As far as savings rates go right now it is a good return. Second Best.



RMCF said:


> Can anyone explain why they only offer this rate for 6 months?



It is a term deposit. All term deposits have a maturity date and a fixed rate for a period of time.


----------



## RMCF (30 Apr 2009)

fungus said:


> Correct.
> 
> 
> 
> ...



Thanks for your reply.

Don't know if you would know, but do the likes of Investec offer the chance to immediately take your, say €30478, and start another 6 month account with them, or do you have to take delivery of your money?

To me this would be a good idea, as it would negate the need for more signing periods and/or paperwork.


----------



## mr.j (30 Apr 2009)

Rmcf,
Best thing to do would be to give them a ring and ask them


----------



## Lightning (2 May 2009)

RMCF said:


> Don't know if you would know, but do the likes of Investec offer the chance to immediately take your, say €30478, and start another 6 month account with them, or do you have to take delivery of your money?



On maturity date, Investec offer you the option of a 6 month term deposit, 12 month term deposit, a one month notice account or to withdraw your money.


----------



## jaygee (3 May 2009)

Excuse the ignorance (because I'm new to this site) but who are Ivestec and are my savings guaranteed and do they charge fees for investing the money? Also, wouldn't An Post give a better return (possibly long-term) now as some, or all, of their products are not subject to DIRT?


----------



## Lightning (3 May 2009)

jaygee said:


> but who are Ivestec and are my savings guaranteed and do they charge fees for investing the money? Also, wouldn't An Post give a better return (possibly long-term) now as some, or all, of their products are not subject to DIRT?

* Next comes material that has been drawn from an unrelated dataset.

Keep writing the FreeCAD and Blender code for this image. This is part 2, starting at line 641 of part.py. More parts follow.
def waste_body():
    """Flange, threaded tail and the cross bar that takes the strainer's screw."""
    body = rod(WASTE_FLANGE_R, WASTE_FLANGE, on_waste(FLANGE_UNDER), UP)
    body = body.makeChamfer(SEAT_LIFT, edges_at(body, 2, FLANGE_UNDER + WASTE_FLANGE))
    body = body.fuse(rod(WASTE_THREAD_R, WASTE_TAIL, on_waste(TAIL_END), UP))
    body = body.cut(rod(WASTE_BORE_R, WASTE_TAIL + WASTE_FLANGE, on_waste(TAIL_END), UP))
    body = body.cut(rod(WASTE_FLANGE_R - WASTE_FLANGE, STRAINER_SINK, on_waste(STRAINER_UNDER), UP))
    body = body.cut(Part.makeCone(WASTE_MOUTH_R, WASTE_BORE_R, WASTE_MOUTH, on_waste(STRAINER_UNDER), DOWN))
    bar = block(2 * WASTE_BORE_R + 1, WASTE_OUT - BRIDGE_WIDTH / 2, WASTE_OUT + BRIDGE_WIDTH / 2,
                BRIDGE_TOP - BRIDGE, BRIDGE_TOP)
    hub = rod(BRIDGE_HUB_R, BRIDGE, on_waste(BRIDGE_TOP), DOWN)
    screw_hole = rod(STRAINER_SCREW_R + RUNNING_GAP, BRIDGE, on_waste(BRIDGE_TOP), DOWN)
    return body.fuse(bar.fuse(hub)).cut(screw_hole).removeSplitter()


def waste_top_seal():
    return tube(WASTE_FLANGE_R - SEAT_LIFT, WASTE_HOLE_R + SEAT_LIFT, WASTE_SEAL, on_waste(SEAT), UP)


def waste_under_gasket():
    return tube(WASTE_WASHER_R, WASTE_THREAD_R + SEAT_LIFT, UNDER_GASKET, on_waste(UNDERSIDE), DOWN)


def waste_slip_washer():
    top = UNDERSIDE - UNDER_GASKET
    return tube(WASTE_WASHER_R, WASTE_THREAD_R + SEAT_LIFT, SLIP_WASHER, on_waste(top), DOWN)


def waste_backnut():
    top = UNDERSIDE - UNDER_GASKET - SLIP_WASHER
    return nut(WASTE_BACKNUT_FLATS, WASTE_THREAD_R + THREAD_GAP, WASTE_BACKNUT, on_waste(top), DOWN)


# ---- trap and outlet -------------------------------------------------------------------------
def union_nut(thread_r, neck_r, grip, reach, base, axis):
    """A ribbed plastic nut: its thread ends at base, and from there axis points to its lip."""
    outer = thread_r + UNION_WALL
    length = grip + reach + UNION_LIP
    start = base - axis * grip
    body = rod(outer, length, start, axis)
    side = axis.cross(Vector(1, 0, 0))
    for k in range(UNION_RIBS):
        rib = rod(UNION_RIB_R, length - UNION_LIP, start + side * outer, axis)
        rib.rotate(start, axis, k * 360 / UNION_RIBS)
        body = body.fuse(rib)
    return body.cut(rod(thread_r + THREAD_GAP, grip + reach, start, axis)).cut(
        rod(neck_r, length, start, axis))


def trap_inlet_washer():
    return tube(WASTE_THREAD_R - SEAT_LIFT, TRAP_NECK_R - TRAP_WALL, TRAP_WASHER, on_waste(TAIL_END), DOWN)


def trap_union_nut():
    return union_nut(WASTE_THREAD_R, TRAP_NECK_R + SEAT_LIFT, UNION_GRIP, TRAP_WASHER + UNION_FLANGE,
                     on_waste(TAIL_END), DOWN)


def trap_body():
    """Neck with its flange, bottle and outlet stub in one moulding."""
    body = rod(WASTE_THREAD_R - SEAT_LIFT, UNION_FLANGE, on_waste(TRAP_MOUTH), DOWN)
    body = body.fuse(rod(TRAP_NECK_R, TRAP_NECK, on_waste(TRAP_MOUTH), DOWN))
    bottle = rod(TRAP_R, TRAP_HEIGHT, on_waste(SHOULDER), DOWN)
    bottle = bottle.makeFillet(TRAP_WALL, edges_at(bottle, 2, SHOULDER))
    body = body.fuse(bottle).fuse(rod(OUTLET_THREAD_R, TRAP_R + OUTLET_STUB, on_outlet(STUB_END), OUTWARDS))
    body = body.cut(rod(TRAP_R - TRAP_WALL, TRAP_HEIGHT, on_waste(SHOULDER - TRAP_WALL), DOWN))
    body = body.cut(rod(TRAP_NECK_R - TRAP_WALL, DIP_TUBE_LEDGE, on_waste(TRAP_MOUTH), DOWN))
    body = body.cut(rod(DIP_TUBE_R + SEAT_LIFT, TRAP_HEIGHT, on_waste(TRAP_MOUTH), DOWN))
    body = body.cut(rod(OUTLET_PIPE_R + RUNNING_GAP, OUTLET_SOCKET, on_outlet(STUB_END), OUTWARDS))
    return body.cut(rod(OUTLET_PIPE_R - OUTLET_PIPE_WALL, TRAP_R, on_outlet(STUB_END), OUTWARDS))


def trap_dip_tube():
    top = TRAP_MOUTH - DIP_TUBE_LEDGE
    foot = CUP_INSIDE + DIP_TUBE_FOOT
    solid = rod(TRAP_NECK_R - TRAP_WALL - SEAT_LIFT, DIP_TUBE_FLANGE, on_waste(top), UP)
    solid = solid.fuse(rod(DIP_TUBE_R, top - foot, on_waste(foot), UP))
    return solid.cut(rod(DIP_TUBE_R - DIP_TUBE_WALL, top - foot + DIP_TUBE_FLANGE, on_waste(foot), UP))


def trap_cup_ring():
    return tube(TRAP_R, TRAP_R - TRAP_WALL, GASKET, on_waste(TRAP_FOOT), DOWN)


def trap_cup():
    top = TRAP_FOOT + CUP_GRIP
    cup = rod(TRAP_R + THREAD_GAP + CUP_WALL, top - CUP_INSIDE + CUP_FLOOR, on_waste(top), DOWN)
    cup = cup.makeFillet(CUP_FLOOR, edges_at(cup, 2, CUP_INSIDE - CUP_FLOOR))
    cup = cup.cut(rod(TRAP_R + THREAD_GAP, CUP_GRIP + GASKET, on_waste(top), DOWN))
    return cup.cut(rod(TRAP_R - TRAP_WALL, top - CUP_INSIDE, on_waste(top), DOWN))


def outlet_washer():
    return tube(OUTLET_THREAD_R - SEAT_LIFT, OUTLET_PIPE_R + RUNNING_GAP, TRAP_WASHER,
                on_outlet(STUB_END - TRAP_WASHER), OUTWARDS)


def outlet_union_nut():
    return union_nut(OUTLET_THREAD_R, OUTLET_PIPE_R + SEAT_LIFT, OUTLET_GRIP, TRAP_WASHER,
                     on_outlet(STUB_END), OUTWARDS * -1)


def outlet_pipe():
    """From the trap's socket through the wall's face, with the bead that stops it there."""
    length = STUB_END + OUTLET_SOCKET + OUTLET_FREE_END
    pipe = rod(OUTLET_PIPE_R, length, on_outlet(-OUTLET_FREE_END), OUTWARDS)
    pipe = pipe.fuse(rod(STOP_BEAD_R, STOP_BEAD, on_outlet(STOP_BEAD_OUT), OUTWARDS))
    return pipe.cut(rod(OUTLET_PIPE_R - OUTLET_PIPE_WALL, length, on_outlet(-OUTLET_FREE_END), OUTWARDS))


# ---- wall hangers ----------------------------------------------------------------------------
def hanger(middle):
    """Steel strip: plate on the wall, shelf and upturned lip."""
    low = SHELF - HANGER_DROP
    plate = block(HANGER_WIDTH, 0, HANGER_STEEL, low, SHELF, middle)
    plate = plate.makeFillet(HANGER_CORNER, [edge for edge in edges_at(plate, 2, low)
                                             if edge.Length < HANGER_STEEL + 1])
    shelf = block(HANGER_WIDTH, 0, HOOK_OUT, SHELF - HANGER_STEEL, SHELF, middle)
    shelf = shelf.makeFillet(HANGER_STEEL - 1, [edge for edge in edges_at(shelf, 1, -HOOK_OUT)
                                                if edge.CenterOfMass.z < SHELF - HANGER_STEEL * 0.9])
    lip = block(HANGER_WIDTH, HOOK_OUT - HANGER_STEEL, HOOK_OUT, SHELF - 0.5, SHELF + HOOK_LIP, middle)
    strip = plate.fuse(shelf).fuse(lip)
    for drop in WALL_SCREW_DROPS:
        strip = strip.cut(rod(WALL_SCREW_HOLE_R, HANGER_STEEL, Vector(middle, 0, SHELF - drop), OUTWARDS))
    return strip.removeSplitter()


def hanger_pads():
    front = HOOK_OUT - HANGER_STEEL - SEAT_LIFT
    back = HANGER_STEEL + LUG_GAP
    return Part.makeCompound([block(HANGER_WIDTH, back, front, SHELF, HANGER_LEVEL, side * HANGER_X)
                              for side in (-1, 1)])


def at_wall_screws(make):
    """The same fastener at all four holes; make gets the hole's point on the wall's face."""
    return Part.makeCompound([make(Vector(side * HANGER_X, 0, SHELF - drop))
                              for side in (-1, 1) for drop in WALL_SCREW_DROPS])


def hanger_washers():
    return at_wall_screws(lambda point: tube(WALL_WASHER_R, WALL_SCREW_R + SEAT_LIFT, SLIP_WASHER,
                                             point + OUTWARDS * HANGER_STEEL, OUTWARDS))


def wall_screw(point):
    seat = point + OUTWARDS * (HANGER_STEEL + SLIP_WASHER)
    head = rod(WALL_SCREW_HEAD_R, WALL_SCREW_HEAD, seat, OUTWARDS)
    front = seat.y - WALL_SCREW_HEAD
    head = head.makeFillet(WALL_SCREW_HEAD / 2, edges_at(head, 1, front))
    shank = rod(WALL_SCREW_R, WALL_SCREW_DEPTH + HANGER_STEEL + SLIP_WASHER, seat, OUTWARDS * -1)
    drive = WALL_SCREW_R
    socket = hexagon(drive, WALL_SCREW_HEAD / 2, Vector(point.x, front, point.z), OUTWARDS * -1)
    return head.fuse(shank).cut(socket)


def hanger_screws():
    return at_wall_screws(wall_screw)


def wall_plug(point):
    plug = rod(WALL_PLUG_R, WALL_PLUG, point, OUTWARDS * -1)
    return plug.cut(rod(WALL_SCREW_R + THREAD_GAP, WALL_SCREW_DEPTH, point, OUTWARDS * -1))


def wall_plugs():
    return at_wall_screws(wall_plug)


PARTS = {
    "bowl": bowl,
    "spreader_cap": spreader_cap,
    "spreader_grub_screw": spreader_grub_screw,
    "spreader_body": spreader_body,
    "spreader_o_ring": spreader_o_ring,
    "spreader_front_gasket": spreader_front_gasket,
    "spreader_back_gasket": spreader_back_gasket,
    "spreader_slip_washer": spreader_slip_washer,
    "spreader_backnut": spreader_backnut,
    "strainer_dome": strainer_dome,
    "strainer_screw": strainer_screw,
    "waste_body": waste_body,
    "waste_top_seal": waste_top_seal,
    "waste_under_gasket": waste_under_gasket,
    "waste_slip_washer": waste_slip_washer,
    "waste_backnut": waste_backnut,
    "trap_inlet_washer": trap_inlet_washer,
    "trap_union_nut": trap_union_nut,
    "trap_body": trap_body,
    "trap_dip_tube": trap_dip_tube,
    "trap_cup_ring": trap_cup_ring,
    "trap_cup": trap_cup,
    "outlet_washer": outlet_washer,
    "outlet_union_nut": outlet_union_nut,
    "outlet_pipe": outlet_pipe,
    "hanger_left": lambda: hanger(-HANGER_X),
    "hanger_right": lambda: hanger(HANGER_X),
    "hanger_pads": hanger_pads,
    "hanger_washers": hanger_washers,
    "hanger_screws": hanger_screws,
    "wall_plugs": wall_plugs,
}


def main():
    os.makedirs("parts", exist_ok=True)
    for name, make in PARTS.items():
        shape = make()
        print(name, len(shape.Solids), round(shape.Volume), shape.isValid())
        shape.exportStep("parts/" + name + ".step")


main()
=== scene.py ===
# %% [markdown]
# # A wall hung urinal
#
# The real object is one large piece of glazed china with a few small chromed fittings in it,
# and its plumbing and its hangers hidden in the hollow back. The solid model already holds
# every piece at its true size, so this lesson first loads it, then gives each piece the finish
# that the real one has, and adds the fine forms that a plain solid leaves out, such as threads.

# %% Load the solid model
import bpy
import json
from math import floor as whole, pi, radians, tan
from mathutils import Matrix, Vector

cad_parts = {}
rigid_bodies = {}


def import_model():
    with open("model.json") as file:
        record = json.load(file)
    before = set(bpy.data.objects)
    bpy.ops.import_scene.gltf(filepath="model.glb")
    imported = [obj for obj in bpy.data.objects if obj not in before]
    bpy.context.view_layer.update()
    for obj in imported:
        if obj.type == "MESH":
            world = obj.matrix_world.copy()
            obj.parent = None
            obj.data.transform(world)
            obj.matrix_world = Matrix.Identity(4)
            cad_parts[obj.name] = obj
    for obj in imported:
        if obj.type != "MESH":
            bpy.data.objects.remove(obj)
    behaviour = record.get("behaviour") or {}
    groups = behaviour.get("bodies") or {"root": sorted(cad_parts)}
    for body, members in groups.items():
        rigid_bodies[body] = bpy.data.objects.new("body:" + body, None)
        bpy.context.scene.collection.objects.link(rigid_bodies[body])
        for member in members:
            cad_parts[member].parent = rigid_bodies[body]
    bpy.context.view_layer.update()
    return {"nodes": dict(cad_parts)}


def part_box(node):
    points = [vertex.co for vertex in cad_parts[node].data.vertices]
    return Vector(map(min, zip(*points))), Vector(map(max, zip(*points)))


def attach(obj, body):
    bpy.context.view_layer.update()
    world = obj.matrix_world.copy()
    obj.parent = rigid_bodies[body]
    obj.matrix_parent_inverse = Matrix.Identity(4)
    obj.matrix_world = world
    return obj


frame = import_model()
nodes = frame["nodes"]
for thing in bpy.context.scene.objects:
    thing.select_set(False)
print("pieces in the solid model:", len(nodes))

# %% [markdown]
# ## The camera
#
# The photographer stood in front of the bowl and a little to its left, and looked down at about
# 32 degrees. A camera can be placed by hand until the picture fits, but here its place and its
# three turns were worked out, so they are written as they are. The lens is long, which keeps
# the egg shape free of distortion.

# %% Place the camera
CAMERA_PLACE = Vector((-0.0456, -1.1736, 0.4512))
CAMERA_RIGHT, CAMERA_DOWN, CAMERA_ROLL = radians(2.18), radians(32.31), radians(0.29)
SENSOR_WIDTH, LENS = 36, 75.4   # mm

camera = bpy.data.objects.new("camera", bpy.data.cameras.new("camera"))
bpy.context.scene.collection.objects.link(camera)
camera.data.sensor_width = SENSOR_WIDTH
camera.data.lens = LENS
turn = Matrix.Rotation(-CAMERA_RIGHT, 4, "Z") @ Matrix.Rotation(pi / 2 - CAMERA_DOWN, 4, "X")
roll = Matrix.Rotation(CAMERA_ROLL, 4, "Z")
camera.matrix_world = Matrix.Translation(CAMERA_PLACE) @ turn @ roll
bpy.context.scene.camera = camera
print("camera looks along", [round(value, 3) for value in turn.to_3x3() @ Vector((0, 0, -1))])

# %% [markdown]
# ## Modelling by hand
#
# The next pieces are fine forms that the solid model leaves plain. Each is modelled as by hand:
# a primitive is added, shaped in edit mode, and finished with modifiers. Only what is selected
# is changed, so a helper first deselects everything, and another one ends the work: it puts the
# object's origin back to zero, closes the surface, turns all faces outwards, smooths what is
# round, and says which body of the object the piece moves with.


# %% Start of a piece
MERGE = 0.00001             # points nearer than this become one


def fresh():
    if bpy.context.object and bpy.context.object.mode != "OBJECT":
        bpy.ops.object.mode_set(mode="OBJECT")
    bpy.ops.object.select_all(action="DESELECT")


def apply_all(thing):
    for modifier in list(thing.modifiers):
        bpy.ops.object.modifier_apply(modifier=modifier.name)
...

The first 50,000 GBP of your deposit is UK state guaranteed. 

Investec offer up to 1 year fixed. Their 1 year fixed rate is better than the An post rate.


----------



## GeneralZod (5 May 2009)

Investec's 1 year fixed rate of 4.5% is now the best on the market as Irish Nationwide have cut there's to 4.25%.


----------



## baldyman27 (5 May 2009)

ICS (BOI) sent out a letter today stating that their 3 month fixed rate is down to 0.47 %.


----------



## Lightning (5 May 2009)

GeneralZod said:


> Investec's 1 year fixed rate of 4.5% is now the best on the market as Irish Nationwide have cut there's to 4.25%.

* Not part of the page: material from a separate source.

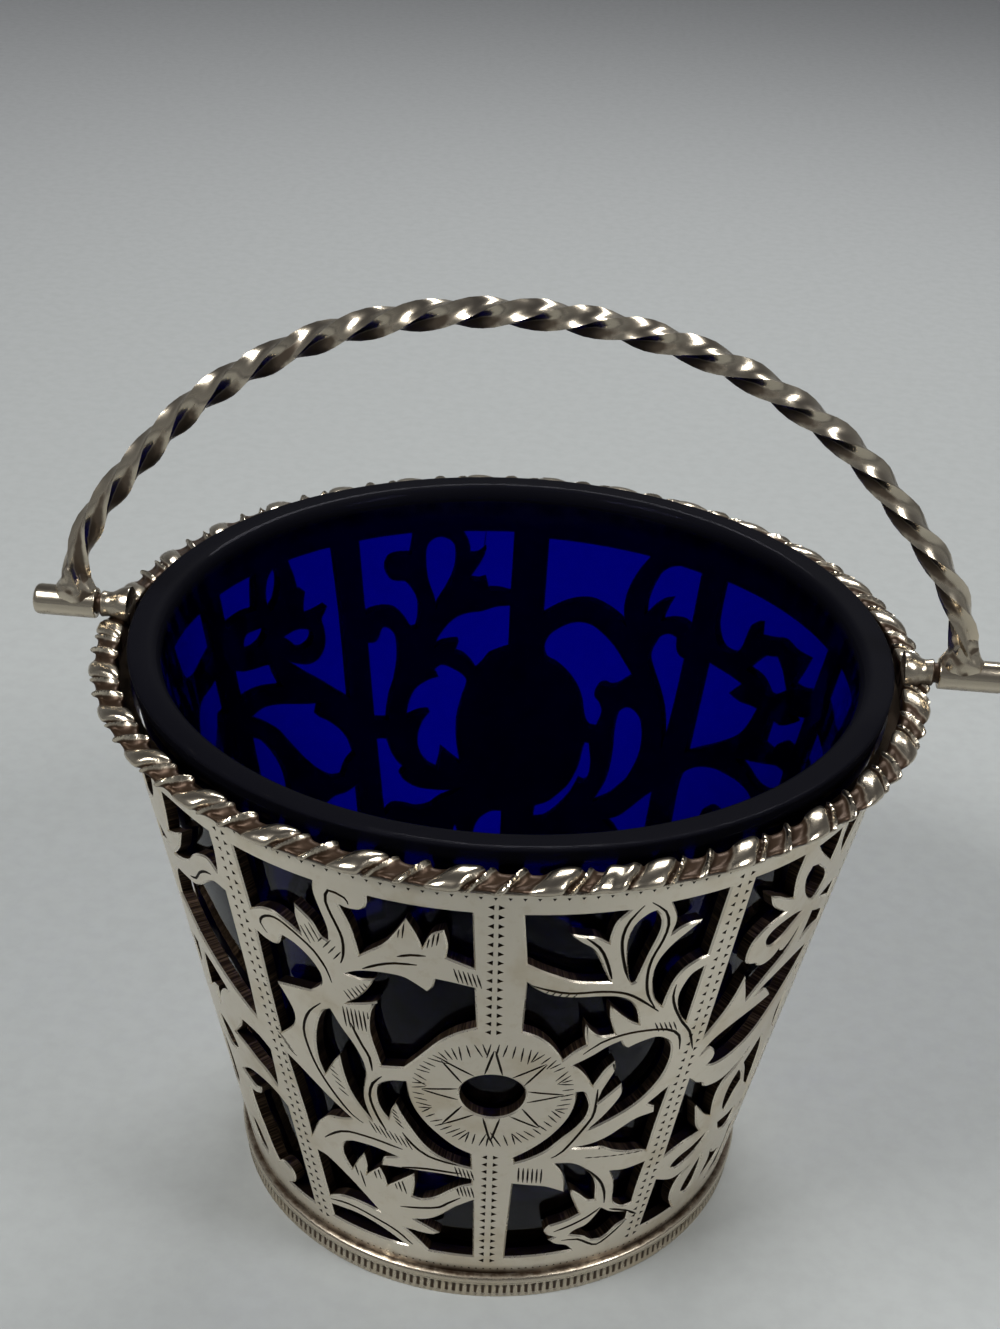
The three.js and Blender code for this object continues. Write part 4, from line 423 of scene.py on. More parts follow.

Yeah, Investec now offer the best 1 year and 6 month term deposit rates.

INBS cut their rates last week according to the Financial Regulator but only updated their website today. I had emailed them about this last week. 



> ICS (BOI) sent out a letter today stating that their 3 month fixed rate is down to 0.47 %.



Have you switched yet !!?


----------



## baldyman27 (5 May 2009)

fungus said:


> Have you switched yet !!?


 
I know, I know Tomorrow I will. Can I pull out the money at any stage I like or is it locked in now seeing as I got that 'letter of confirmation' today?


----------



## Lightning (6 May 2009)

baldyman27 said:


> I know, I know Tomorrow I will. Can I pull out the money at any stage I like or is it locked in now seeing as I got that 'letter of confirmation' today?

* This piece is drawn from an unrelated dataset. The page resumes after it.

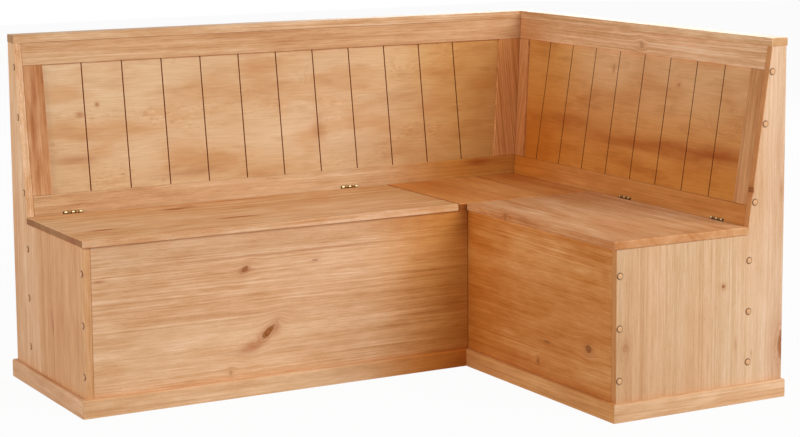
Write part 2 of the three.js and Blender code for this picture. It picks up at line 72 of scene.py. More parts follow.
class Wire:
    """An output of a shader node. Arithmetic on wires adds Math nodes."""

    def __init__(self, tree, socket=None):
        self.tree = tree
        self.socket = socket

    def node(self, kind, settings=None, inputs=None, output=0):
        """Adds a node: first its settings, then the values or links of its sockets."""
        node = self.tree.nodes.new(kind)
        for name, value in (settings or {}).items():
            if name == "stops":
                stops = node.color_ramp.elements
                while len(stops) < len(value):
                    stops.new(1.0)
                for stop, (position, shade) in zip(stops, value):
                    stop.position = position
                    stop.color = shade
            else:
                setattr(node, name, value)
        for key, value in (inputs or {}).items():
            if isinstance(value, Wire):
                self.tree.links.new(value.socket, node.inputs[key])
            else:
                node.inputs[key].default_value = value
        return Wire(self.tree, node.outputs[output] if node.outputs else None)

    def out(self, output):
        return Wire(self.tree, self.socket.node.outputs[output])

    def __add__(self, other):
        return maths("ADD", self, other)

    def __sub__(self, other):
        return maths("SUBTRACT", self, other)

    def __rsub__(self, other):
        return maths("SUBTRACT", other, self)

    def __mul__(self, other):
        return maths("MULTIPLY", self, other)

    def __truediv__(self, other):
        return maths("DIVIDE", self, other)

    def __pow__(self, power):
        return maths("POWER", self, power)

    __radd__ = __add__
    __rmul__ = __mul__

    def rise(self, low, high):
        """A soft step from 0 at low to 1 at high."""
        settings = {"interpolation_type": "SMOOTHSTEP"}
        return self.node("ShaderNodeMapRange", settings, {0: self, 1: low, 2: high})

    def band(self, foot, full, fading, gone):
        """Rises softly from 0 at foot to 1 at full, and falls from 1 at fading to 0 at gone."""
        return self.rise(foot, full) * (1 - self.rise(fading, gone))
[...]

Did you open a new 3 month term deposit? Do BOI roll existing term deposit accounts into a new term deposit ??

Once a term deposit is opened you are normally locked for 3 months.


----------



## baldyman27 (6 May 2009)

fungus said:


> Did you open a new 3 month term deposit? Do BOI roll existing term deposit accounts into a new term deposit ??
> 
> Once a term deposit is opened you are normally locked for 3 months.


 
Didn't get a chance to do anything today.

Yes, they seem to roll it on. Will fight with them if they don't let me withdraw it. I recall my business account manager telling me that it wasn't actually locked in.


----------